[Aim of the task] For the material that follows, return exactly the lines from the one with "recess_z = flange_top + recess_rim" through the one with "obj.parent = empty", both ends included.

-------- Provided material --------

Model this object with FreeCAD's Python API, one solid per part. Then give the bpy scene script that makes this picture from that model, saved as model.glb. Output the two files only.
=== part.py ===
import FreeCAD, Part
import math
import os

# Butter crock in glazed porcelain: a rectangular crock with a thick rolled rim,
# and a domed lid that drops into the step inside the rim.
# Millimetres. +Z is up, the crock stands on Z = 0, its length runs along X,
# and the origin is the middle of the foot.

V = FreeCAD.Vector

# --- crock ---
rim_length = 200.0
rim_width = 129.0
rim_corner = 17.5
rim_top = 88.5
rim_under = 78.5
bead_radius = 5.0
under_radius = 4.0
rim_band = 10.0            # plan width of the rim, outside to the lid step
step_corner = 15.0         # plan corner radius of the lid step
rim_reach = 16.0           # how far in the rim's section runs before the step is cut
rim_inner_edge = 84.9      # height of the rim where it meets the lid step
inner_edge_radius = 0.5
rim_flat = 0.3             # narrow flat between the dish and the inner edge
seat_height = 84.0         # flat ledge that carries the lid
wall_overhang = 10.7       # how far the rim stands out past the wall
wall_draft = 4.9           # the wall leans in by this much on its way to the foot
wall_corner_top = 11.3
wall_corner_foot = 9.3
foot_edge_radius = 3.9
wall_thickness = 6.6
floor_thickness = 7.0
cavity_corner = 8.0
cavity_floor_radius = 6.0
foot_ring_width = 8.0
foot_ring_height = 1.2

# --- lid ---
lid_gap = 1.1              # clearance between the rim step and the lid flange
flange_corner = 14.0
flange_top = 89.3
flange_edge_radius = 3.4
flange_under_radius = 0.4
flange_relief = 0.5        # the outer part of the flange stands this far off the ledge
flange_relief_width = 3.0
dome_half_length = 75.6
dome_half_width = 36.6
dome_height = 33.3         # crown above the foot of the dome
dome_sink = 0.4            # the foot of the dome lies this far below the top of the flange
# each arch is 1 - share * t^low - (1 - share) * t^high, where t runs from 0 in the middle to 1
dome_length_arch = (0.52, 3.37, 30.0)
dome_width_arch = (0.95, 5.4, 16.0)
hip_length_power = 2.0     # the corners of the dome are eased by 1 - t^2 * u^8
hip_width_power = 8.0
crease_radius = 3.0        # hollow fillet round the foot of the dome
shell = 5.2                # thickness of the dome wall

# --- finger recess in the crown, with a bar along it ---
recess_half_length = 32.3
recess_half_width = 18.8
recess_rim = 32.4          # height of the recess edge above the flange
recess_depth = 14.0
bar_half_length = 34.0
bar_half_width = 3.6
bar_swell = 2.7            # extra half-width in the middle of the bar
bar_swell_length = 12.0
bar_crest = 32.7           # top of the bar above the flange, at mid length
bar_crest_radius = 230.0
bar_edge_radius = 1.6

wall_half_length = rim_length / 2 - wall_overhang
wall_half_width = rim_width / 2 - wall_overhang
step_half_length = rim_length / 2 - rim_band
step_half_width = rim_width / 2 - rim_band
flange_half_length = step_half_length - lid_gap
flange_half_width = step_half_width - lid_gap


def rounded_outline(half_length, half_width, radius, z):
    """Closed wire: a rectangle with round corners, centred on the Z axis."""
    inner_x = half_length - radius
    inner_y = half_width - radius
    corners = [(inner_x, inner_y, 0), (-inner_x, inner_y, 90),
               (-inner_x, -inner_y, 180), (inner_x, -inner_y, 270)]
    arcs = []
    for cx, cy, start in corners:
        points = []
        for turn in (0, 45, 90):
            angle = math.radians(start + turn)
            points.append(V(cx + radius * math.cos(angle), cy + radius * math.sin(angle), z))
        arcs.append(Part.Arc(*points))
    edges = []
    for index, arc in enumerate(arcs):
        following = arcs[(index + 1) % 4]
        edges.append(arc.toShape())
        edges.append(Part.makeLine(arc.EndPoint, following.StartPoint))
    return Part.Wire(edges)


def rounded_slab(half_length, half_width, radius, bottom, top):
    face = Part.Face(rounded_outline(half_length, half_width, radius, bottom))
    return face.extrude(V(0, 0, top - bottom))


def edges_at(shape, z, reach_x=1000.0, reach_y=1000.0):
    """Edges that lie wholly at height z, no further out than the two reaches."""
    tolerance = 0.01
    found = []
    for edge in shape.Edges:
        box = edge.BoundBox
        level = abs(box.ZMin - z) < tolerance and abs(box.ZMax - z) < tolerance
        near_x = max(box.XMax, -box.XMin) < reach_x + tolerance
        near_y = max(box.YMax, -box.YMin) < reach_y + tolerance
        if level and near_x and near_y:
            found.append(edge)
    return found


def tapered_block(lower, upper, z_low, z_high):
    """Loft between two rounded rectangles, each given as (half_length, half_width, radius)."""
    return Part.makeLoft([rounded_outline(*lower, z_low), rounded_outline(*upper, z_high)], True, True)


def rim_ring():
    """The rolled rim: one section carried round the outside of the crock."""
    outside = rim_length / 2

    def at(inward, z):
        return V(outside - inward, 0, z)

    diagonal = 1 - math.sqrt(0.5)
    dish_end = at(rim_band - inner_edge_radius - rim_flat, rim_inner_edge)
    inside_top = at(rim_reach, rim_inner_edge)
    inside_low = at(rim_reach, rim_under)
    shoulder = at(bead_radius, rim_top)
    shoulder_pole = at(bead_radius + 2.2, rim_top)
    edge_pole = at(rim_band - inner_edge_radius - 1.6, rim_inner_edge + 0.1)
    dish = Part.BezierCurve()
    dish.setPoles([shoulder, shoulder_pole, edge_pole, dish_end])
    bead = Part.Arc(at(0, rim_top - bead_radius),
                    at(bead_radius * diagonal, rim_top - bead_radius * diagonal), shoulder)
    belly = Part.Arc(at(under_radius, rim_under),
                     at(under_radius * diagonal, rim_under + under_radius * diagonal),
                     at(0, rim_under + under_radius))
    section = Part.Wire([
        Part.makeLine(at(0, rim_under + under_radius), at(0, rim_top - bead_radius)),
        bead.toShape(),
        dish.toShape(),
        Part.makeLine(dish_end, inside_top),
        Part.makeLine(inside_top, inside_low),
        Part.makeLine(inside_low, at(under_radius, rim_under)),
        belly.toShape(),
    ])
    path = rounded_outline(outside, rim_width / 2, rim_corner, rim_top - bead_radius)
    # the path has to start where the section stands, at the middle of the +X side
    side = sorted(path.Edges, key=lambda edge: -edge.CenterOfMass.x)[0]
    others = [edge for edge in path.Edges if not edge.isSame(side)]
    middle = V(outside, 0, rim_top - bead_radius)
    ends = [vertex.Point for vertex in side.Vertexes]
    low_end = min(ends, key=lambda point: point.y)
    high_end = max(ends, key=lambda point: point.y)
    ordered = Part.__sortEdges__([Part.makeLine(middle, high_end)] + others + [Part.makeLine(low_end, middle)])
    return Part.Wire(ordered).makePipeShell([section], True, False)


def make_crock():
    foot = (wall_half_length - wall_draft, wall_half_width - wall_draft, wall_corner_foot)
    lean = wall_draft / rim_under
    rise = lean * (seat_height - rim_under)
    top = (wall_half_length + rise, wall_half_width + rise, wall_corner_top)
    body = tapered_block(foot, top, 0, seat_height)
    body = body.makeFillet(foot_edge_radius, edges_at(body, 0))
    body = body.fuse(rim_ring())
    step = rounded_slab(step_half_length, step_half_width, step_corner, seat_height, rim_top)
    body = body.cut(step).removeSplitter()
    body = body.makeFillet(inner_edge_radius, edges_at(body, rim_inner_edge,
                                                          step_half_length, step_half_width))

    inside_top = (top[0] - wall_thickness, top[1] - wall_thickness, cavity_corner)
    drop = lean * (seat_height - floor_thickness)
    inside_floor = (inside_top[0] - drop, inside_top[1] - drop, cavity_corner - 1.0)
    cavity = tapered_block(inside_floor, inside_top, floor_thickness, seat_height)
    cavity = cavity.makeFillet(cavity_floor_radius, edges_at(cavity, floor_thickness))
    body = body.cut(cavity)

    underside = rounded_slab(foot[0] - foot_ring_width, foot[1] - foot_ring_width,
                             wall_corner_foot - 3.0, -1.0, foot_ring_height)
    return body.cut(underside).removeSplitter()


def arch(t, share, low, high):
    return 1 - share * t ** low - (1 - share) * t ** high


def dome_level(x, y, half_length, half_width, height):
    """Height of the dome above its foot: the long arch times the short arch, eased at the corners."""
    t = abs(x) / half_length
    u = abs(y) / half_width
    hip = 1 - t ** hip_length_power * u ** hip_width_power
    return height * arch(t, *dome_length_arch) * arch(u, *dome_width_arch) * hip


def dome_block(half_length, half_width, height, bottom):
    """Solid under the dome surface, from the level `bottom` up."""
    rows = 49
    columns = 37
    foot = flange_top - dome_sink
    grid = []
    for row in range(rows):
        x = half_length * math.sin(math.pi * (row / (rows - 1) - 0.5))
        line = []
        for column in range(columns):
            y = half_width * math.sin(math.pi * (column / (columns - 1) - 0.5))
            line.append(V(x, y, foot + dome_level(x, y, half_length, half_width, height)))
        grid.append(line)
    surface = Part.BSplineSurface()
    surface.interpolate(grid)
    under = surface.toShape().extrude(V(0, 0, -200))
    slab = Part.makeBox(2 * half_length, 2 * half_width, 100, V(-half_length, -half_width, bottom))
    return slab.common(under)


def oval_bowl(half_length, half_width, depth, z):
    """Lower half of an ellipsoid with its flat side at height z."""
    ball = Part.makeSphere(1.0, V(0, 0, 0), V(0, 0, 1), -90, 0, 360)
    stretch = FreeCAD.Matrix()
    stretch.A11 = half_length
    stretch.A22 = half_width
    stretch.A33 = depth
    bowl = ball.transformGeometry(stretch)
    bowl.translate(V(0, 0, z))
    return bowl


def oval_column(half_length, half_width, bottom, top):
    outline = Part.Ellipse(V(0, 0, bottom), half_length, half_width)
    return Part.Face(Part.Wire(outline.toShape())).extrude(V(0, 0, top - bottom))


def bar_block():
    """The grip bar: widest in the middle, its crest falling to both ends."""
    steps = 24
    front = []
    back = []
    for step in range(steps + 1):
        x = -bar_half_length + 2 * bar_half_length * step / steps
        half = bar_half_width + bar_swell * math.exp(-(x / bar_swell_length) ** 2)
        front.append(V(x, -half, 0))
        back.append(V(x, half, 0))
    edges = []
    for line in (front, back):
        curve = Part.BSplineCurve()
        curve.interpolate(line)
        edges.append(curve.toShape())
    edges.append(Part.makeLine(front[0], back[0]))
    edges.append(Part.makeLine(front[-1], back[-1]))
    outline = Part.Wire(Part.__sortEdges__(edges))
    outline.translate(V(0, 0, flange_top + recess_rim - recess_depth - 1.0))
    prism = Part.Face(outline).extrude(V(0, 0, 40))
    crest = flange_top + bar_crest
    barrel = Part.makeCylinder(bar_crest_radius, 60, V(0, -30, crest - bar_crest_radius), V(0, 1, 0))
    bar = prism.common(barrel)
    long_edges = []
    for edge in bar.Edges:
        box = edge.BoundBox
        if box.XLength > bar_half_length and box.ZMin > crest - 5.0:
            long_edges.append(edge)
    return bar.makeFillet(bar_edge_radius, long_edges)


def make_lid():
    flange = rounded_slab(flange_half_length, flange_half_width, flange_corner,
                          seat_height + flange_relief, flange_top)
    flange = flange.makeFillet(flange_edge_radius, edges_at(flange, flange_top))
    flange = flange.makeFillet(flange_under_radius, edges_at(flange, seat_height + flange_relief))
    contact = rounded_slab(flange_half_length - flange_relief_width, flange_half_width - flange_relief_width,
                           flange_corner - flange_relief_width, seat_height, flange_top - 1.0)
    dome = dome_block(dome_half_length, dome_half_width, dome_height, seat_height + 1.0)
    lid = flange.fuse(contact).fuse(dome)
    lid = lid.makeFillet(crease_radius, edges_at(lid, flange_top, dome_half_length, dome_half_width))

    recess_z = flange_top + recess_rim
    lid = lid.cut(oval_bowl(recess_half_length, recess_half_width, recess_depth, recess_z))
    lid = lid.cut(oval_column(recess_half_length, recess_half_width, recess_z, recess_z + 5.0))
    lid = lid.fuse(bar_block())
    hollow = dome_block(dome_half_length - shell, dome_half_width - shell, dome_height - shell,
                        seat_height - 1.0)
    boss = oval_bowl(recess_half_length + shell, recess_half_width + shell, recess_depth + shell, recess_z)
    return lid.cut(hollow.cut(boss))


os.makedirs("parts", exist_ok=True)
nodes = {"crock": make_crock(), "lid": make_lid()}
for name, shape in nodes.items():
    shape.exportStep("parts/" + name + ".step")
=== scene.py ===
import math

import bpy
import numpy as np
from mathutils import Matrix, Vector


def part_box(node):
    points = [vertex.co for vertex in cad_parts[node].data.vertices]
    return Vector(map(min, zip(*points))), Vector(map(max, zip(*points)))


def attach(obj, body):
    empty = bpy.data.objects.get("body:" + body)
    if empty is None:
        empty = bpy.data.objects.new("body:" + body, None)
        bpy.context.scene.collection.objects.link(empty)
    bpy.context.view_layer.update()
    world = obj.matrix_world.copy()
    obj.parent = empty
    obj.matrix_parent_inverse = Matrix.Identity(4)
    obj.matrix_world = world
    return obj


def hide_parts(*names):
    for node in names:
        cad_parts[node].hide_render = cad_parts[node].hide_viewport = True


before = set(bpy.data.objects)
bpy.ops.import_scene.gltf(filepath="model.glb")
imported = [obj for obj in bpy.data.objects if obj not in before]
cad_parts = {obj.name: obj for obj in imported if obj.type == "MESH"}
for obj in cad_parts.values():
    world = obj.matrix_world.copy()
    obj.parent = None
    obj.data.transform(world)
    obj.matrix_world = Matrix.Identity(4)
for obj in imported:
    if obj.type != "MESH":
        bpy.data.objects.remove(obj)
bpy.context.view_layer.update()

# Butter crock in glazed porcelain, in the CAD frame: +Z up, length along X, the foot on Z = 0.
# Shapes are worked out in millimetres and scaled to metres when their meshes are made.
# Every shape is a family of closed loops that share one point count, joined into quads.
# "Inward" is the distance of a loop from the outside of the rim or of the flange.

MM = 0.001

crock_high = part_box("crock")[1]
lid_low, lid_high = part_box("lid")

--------

[Output of the exercise]
    recess_z = flange_top + recess_rim
    lid = lid.cut(oval_bowl(recess_half_length, recess_half_width, recess_depth, recess_z))
    lid = lid.cut(oval_column(recess_half_length, recess_half_width, recess_z, recess_z + 5.0))
    lid = lid.fuse(bar_block())
    hollow = dome_block(dome_half_length - shell, dome_half_width - shell, dome_height - shell,
                        seat_height - 1.0)
    boss = oval_bowl(recess_half_length + shell, recess_half_width + shell, recess_depth + shell, recess_z)
    return lid.cut(hollow.cut(boss))


os.makedirs("parts", exist_ok=True)
nodes = {"crock": make_crock(), "lid": make_lid()}
for name, shape in nodes.items():
    shape.exportStep("parts/" + name + ".step")
=== scene.py ===
import math

import bpy
import numpy as np
from mathutils import Matrix, Vector


def part_box(node):
    points = [vertex.co for vertex in cad_parts[node].data.vertices]
    return Vector(map(min, zip(*points))), Vector(map(max, zip(*points)))


def attach(obj, body):
    empty = bpy.data.objects.get("body:" + body)
    if empty is None:
        empty = bpy.data.objects.new("body:" + body, None)
        bpy.context.scene.collection.objects.link(empty)
    bpy.context.view_layer.update()
    world = obj.matrix_world.copy()
    obj.parent = empty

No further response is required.